• **Dataset extract**
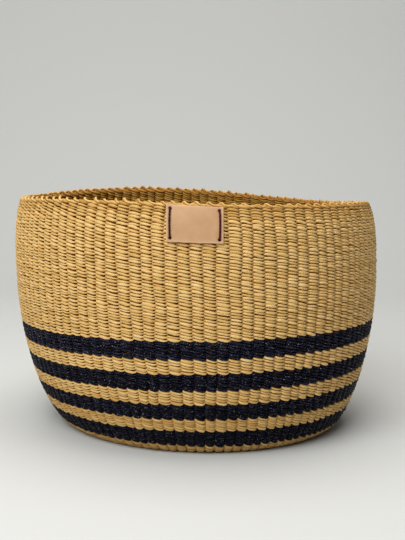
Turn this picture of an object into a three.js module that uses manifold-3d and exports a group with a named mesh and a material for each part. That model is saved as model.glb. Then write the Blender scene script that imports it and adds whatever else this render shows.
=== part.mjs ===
import * as THREE from 'three';
import { mergeVertices } from 'three/addons/utils/BufferGeometryUtils.js';
import Module from 'manifold-3d';

// A round planter basket of twined grass, with four dark stripes low on its wall, a braided rim
// and a leather label stitched on under the rim. Millimetres, +Z up, floor at z = 0. The wall's
// widest row is centred on the Z axis, and the label faces -Y.

const wasm = await Module();
wasm.setup();

// The wall's outside, seen as a cut from the flat bottom out and up to the rim.
const baseRadius = 127;
const bellyRadius = 175;
const bellyHeight = 151;
const rimRadius = 168.5;
const rimHeight = 217.4;
// How far the bottom runs on flat before the wall turns up, how long the wall stays upright
// under and over its widest row, and how far out and down the last stretch to the rim starts.
const footRun = 21.7;
const uprightBelow = 72;
const uprightAbove = 21.1;
const rimSlant = 7.5;
const rimStretch = 17.5;

// Two grass strands with a stake between them.
const wallThickness = 8;
// Room between neighbouring pieces that touch on the real basket.
const seam = 0.3;

// Widths of the bands, measured along the wall from the bottom's edge upwards.
const footBandWidth = 15.3;
const darkStripeWidths = [18.2, 15.2, 15.6, 15.8];
const plainBandWidths = [12, 13.1, 13.3];

// The crossed stakes in the middle of the bottom.
const baseCenterRadius = 26;

// The closing row, and the small loops in which the stakes end on top of it.
const borderWidth = 2.5;
const borderCrown = 1;
const rimLoopHeight = 2.7;
const stakeCount = 104;

// The basket is made by hand: its rim stands aside of its bottom, and its rows climb towards +X
// at the stripes. The wall waves up and down twice round, and the rim alone once and three times
// round. Each azimuth is where that wave is highest.
const rimLean = -8.2;
const stripeRise = 3.4;
const stripeRiseHeight = 71.7;
const rimRise = 1.25;
const rimRiseAzimuth = THREE.MathUtils.degToRad(-127);
const rimWave = 2.6;
const rimWaveAzimuth = THREE.MathUtils.degToRad(105);
const rimRipple = 1.75;
const rimRippleAzimuth = THREE.MathUtils.degToRad(-12);

// The label, its place under the rim and its turn.
const labelWidth = 46;
const labelHeight = 29.4;
const labelThickness = 1.8;
const labelDrop = 2.2;
const labelAside = 1.1;
const labelTurn = THREE.MathUtils.degToRad(1.25);

// The stitches: one upright loop of thread at each end of the label.
const threadRadius = 0.95;
const threadBend = 1.4;
const stitchInset = 3.1;
const stitchHeadroom = 3;
const stitchHoleClearance = 0.45;
const threadEndGap = 0.6;

// Fineness of the round shapes.
const ringSides = 64;
const sidesPerLoop = 2;
const threadSides = 8;
const threadSteps = 40;
const holeSides = 10;

// Two smooth arcs through the wall's seven guide points, one up to the belly and one on to the rim.
const outerGuides = [
  [baseRadius, 0],
  [baseRadius + footRun, 0],
  [bellyRadius, bellyHeight - uprightBelow],
  [bellyRadius, bellyHeight],
  [bellyRadius, bellyHeight + uprightAbove],
  [rimRadius + rimSlant, rimHeight - rimStretch],
  [rimRadius, rimHeight],
].map(([r, z]) => new THREE.Vector2(r, z));

// The same guide points moved in by the wall's thickness, each along the mean of the normals of
// the two stretches that meet there.
function inset(guides, thickness) {
  const last = guides.length - 1;
  const normalOf = (a, b) => new THREE.Vector2(a.y - b.y, b.x - a.x).normalize();
  return guides.map((point, i) => {
    const before = normalOf(guides[Math.max(i - 1, 0)], guides[Math.max(i, 1)]);
    const after = normalOf(guides[Math.min(i, last - 1)], guides[Math.min(i + 1, last)]);
    const shift = thickness / (1 + before.dot(after));
    return point.clone().addScaledVector(before.add(after), shift);
  });
}

const arcsOf = (p) => [
  new THREE.CubicBezierCurve(p[0], p[1], p[2], p[3]),
  new THREE.CubicBezierCurve(p[3], p[4], p[5], p[6]),
];
const outerArcs = arcsOf(outerGuides);
const innerArcs = arcsOf(inset(outerGuides, wallThickness));
const lowerLength = outerArcs[0].getLength();
const wallLength = lowerLength + outerArcs[1].getLength();

// The place in the wall's cut that lies this far up along its outside, at this depth: 0 is the
// outer face and 1 is the inner face. Past the rim it goes on in the rim's direction.
function wallPlace(along, depth) {
  const part = along < lowerLength ? 0 : 1;
  const within = Math.min(along - part * lowerLength, outerArcs[part].getLength());
  const t = outerArcs[part].getUtoTmapping(0, within);
  const outer = outerArcs[part].getPoint(t);
  const inner = innerArcs[part].getPoint(t);
  const past = Math.max(along - wallLength, 0);
  return outer.clone().lerp(inner, depth).addScaledVector(outerArcs[part].getTangent(t), past);
}

// A point of the true round basket, moved to where the uneven handmade one has it. The flat
// bottom stays level.
function handmade(x, y, z) {
  const share = (height) => Math.max(height - wallThickness, 0) / (rimHeight - wallThickness);
  const u = share(z);
  const low = share(stripeRiseHeight);
  const azimuth = Math.atan2(y, x);
  const waves = [
    stripeRise * Math.cos(azimuth) * u * (1 - u) / (low * (1 - low)),
    rimWave * Math.cos(2 * (azimuth - rimWaveAzimuth)) * u,
    rimRise * Math.cos(azimuth - rimRiseAzimuth) * u * (u - low) / (1 - low),
    rimRipple * Math.cos(3 * (azimuth - rimRippleAzimuth)) * u * (u - low) / (1 - low),
  ];
  const lean = rimLean * (u - share(bellyHeight));
  return new THREE.Vector3(x + lean, y, waves.reduce((sum, wave) => sum + wave, z));
}

function mapVertices(geometry, place) {
  const position = geometry.attributes.position;
  for (let i = 0; i < position.count; i++) {
    const point = place(position.getX(i), position.getY(i), position.getZ(i));
    position.setXYZ(i, point.x, point.y, point.z);
  }
  return geometry;
}

// One merged closed mesh, with nothing but positions.
function closed(geometry) {
  for (const name of Object.keys(geometry.attributes)) {
    if (name !== 'position') geometry.deleteAttribute(name);
  }
  return mergeVertices(geometry, 1e-4);
}

// A closed cut turned about the Z axis. The cut runs up its outside and down its inside.
function turned(cut, sides, place = handmade) {
  const ring = new THREE.LatheGeometry([...cut, cut[0]], sides).rotateX(Math.PI / 2);
  return closed(mapVertices(ring, place));
}

// The part of the wall from one place along its outside to another.
function wallRing(from, to, steps) {
  const heights = Array.from({ length: steps + 1 }, (_, i) => from + (to - from) * i / steps);
  const outside = heights.map((along) => wallPlace(along, 0));
  const inside = heights.map((along) => wallPlace(along, 1));
  return turned([...outside, ...inside.reverse()], ringSides);
}

function solidOf(geometry) {
  const vertProperties = new Float32Array(geometry.attributes.position.array);
  const triVerts = new Uint32Array(geometry.index.array);
  return new wasm.Manifold(new wasm.Mesh({ numProp: 3, vertProperties, triVerts }));
}

// The piece with a hole wherever one of the pins stands.
function pierced(geometry, pins) {
  let solid = solidOf(geometry);
  for (const pin of pins) solid = solid.subtract(solidOf(pin));
  const mesh = solid.getMesh();
  const result = new THREE.BufferGeometry();
  result.setAttribute('position', new THREE.BufferAttribute(mesh.vertProperties, 3));
  result.setIndex(new THREE.BufferAttribute(mesh.triVerts, 1));
  return result;
}

// A place on or off the wall's outside, given from the middle of the label's top edge: so far
// to the right, so far down and so far out.
function atLabel(right, down, out) {
  const across = labelAside + right * Math.cos(labelTurn) - down * Math.sin(labelTurn);
  const below = labelDrop + down * Math.cos(labelTurn) + right * Math.sin(labelTurn);
  const along = wallLength - below;
  const face = wallPlace(along, 0);
  const outward = face.clone().sub(wallPlace(along, 1)).normalize();
  const place = face.clone().addScaledVector(outward, out);
  const azimuth = across / face.x - Math.PI / 2;
  return handmade(place.x * Math.cos(azimuth), place.x * Math.sin(azimuth), place.y);
}

// Leather, curved to lie on the wall.
function labelBody() {
  const flat = new THREE.BoxGeometry(labelWidth, labelHeight, labelThickness, 12, 6, 1);
  const lift = seam + labelThickness / 2;
  return closed(mapVertices(flat, (x, y, z) => atLabel(x, labelHeight / 2 - y, lift + z)));
}

// The line of one stitch. It starts and ends inside the basket, halfway up, where the two ends
// of the thread meet, and goes out through the lower hole, up over the label and in again.
function stitchLine(right) {
  const wallFlat = bellyRadius * (1 - Math.cos(Math.PI / ringSides));
  const outside = 2 * seam + labelThickness + threadRadius;
  const inside = -wallThickness - wallFlat - seam - threadRadius;
  const top = stitchHeadroom;
  const bottom = labelHeight - stitchHeadroom;
  const middle = (top + bottom) / 2;
  const quarter = (bottom - top) / 4;
  const lowerHalf = [
    [middle + threadEndGap / 2, inside],
    [middle + quarter, inside],
    [bottom - threadBend, inside],
    [bottom, inside + threadBend],
    [bottom, inside + 2 * threadBend],
    [bottom, outside - 2 * threadBend],
    [bottom, outside - threadBend],
    [bottom - threadBend, outside],
    [middle + quarter, outside],
  ];
  const upperHalf = lowerHalf.map(([down, out]) => [2 * middle - down, out]).reverse();
  const route = [...lowerHalf, [middle, outside], ...upperHalf];
  return new THREE.CatmullRomCurve3(route.map(([down, out]) => atLabel(right, down, out)));
}

function stitch(right) {
  const section = new THREE.Shape();
  section.absarc(0, 0, threadRadius, 0, 2 * Math.PI);
  const options = {
    steps: threadSteps,
    curveSegments: threadSides / 2,
    extrudePath: stitchLine(right),
  };
  return closed(new THREE.ExtrudeGeometry(section, options));
}

// A pin that fills one stitch hole, through the label and the wall behind it.
function holePin(right, down) {
  const reach = wallThickness + labelThickness;
  const start = atLabel(right, down, -wallThickness - reach / 2);
  const end = atLabel(right, down, labelThickness + reach / 2);
  const radius = threadRadius + stitchHoleClearance;
  const length = start.distanceTo(end);
  const pin = new THREE.CylinderGeometry(radius, radius, length, holeSides);
  const direction = end.clone().sub(start).normalize();
  pin.applyQuaternion(new THREE.Quaternion().setFromUnitVectors(THREE.Object3D.DEFAULT_UP, direction));
  const middle = start.add(end).multiplyScalar(0.5);
  pin.translate(middle.x, middle.y, middle.z);
  return closed(pin);
}

// The closing row with a low crown, raised into one small loop at each stake.
function rimBorder() {
  const start = wallLength - borderWidth + seam / 2;
  const crown = wallLength + borderCrown;
  const cut = [
    wallPlace(start, 0),
    wallPlace(wallLength, 0),
    wallPlace(crown, 0.25),
    wallPlace(crown, 0.75),
    wallPlace(wallLength, 1),
    wallPlace(start, 1),
  ];
  const crownHeight = wallPlace(crown, 0.75).y;
  const loops = (x, y, z) => {
    const atLoop = (1 + Math.cos(stakeCount * Math.atan2(y, x))) / 2;
    const raised = z > crownHeight - borderCrown / 2 ? atLoop : 0;
    return handmade(x, y, z).add(new THREE.Vector3(0, 0, rimLoopHeight * raised));
  };
  return turned(cut, sidesPerLoop * stakeCount, loops);
}

function baseCenter() {
  const cut = [
    new THREE.Vector2(0, 0),
    new THREE.Vector2(baseCenterRadius, 0),
    new THREE.Vector2(baseCenterRadius, wallThickness),
    new THREE.Vector2(0, wallThickness),
  ];
  return turned(cut, ringSides);
}

function baseWeave() {
  const cut = [
    new THREE.Vector2(baseCenterRadius + seam, 0),
    new THREE.Vector2(baseRadius - seam, 0),
    new THREE.Vector2(baseRadius - seam, wallThickness),
    new THREE.Vector2(baseCenterRadius + seam, wallThickness),
  ];
  return turned(cut, ringSides);
}

function finish(color, roughness) {
  return () => new THREE.MeshStandardMaterial({ color, roughness, metalness: 0 });
}
const straw = finish('#c9a25c', 0.6);
const darkStraw = finish('#1d1d2b', 0.5);
const leather = finish('#d3a884', 0.65);
const thread = finish('#43121d', 0.6);

const basket = new THREE.Group();

function add(name, geometry, material) {
  const mesh = new THREE.Mesh(geometry, material());
  mesh.name = name;
  basket.add(mesh);
}

add('base_center', baseCenter(), straw);
add('base_weave', baseWeave(), straw);

// The bands of the wall, from the bottom's edge up: each stripe but the last has a plain band
// over it, and the upper wall takes what is left under the border.
let along = 0;
function addBand(name, width, steps, material) {
  const lowEdge = along === 0 ? 0 : along + seam / 2;
  add(name, wallRing(lowEdge, along + width - seam / 2, steps), material);
  along += width;
}
addBand('foot_band', footBandWidth, 4, straw);
darkStripeWidths.forEach((width, i) => {
  addBand(`dark_stripe_${i + 1}`, width, 3, darkStraw);
  if (i < plainBandWidths.length) addBand(`plain_band_${i + 1}`, plainBandWidths[i], 2, straw);
});

const stitchRight = labelWidth / 2 - stitchInset;
const pins = [];
for (const right of [-stitchRight, stitchRight]) {
  for (const down of [stitchHeadroom, labelHeight - stitchHeadroom]) pins.push(holePin(right, down));
}
const upperWall = wallRing(along + seam / 2, wallLength - borderWidth - seam / 2, 8);
add('upper_wall', pierced(upperWall, pins), straw);
add('rim_border', pierced(rimBorder(), pins), straw);
add('leather_label', pierced(labelBody(), pins), leather);
add('label_stitch_left', stitch(-stitchRight), thread);
add('label_stitch_right', stitch(stitchRight), thread);

export default basket;
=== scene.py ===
# %% [markdown]
# A round planter basket of twined grass, golden straw with four blue-black stripes, a looped rim
# and a small leather label. Everything is built round the measured frame, in metres: the frame
# says where each band of the wall is, and this file gives each band its strands, colour and sheen.

# %% Load the frame
import math

import bpy
import numpy as np
from mathutils import Matrix, Vector


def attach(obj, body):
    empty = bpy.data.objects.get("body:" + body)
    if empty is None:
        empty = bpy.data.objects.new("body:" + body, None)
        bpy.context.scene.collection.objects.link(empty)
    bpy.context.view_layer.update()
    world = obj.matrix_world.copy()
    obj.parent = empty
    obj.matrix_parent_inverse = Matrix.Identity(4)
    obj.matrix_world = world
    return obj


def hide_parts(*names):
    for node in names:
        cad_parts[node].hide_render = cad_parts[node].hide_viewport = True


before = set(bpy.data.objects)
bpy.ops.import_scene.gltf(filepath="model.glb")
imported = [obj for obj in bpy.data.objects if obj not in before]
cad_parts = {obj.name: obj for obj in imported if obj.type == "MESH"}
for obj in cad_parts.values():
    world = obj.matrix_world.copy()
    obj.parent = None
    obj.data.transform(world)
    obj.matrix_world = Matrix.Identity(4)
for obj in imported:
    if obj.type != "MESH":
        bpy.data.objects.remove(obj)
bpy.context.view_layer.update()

print("nodes:", ", ".join(sorted(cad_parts)))

# %% [markdown]
# The wall's outline is one smooth line: flat bottom, tight turn, full belly, and a drawn-in rim.
# It could be drawn by eye, but the strands have to meet the solids behind them, so the guide
# points are the ones that the solids have. Everything on the wall is then placed by three
# numbers: which stake (column), how far up along the outside, and how deep in the wall.

# %% Sizes of the wall
MM = 0.001
base_radius = 127 * MM
belly_radius = 175 * MM
belly_height = 151 * MM
rim_radius = 168.5 * MM
rim_height = 217.4 * MM
foot_run = 21.7 * MM
upright_below = 72 * MM
upright_above = 21.1 * MM
rim_slant = 7.5 * MM
rim_stretch = 17.5 * MM
wall_thickness = 8 * MM
seam = 0.3 * MM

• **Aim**
Exactly as written, please reproduce the lines from the first line of the data to the line containing "const stakeCount = 104;", inclusive, and nothing else.

• **Exercise output**
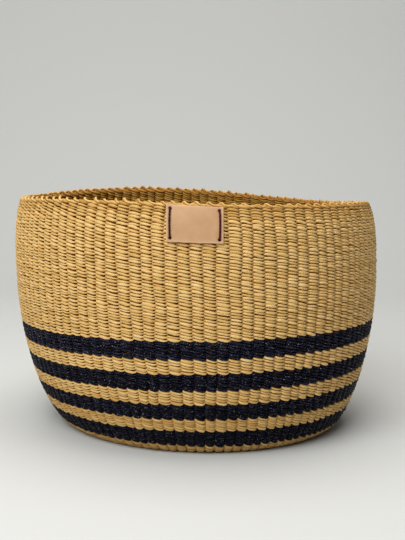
Turn this picture of an object into a three.js module that uses manifold-3d and exports a group with a named mesh and a material for each part. That model is saved as model.glb. Then write the Blender scene script that imports it and adds whatever else this render shows.
=== part.mjs ===
import * as THREE from 'three';
import { mergeVertices } from 'three/addons/utils/BufferGeometryUtils.js';
import Module from 'manifold-3d';

// A round planter basket of twined grass, with four dark stripes low on its wall, a braided rim
// and a leather label stitched on under the rim. Millimetres, +Z up, floor at z = 0. The wall's
// widest row is centred on the Z axis, and the label faces -Y.

const wasm = await Module();
wasm.setup();

// The wall's outside, seen as a cut from the flat bottom out and up to the rim.
const baseRadius = 127;
const bellyRadius = 175;
const bellyHeight = 151;
const rimRadius = 168.5;
const rimHeight = 217.4;
// How far the bottom runs on flat before the wall turns up, how long the wall stays upright
// under and over its widest row, and how far out and down the last stretch to the rim starts.
const footRun = 21.7;
const uprightBelow = 72;
const uprightAbove = 21.1;
const rimSlant = 7.5;
const rimStretch = 17.5;

// Two grass strands with a stake between them.
const wallThickness = 8;
// Room between neighbouring pieces that touch on the real basket.
const seam = 0.3;

// Widths of the bands, measured along the wall from the bottom's edge upwards.
const footBandWidth = 15.3;
const darkStripeWidths = [18.2, 15.2, 15.6, 15.8];
const plainBandWidths = [12, 13.1, 13.3];

// The crossed stakes in the middle of the bottom.
const baseCenterRadius = 26;

// The closing row, and the small loops in which the stakes end on top of it.
const borderWidth = 2.5;
const borderCrown = 1;
const rimLoopHeight = 2.7;
const stakeCount = 104;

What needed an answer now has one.